● What the exercise asks
Copy out all lines with the word "frame" in them.

● Source excerpt
####################

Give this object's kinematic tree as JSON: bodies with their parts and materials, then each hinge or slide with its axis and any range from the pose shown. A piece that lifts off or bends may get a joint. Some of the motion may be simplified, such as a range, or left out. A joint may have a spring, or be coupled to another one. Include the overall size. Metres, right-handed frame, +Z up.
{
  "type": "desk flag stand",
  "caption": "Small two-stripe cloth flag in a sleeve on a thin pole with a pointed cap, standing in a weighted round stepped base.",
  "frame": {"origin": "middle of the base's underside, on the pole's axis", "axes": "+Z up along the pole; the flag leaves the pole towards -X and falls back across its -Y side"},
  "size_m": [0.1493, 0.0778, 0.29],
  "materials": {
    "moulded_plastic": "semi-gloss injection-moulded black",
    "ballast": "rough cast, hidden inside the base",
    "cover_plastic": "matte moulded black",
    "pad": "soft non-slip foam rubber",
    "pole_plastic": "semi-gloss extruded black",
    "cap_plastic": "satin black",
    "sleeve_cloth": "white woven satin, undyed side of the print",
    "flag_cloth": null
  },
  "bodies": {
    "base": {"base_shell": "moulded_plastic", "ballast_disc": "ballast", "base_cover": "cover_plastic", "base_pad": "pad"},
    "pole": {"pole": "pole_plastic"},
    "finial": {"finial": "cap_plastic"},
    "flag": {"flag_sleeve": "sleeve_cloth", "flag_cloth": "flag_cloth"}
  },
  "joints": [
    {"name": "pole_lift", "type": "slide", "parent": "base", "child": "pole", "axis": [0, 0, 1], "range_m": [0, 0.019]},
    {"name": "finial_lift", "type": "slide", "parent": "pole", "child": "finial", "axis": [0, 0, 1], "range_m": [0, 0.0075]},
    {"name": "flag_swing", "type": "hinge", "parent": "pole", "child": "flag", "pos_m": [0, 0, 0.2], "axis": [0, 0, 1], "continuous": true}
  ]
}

####################

● Answer
Give this object's kinematic tree as JSON: bodies with their parts and materials, then each hinge or slide with its axis and any range from the pose shown. A piece that lifts off or bends may get a joint. Some of the motion may be simplified, such as a range, or left out. A joint may have a spring, or be coupled to another one. Include the overall size. Metres, right-handed frame, +Z up.
  "frame": {"origin": "middle of the base's underside, on the pole's axis", "axes": "+Z up along the pole; the flag leaves the pole towards -X and falls back across its -Y side"},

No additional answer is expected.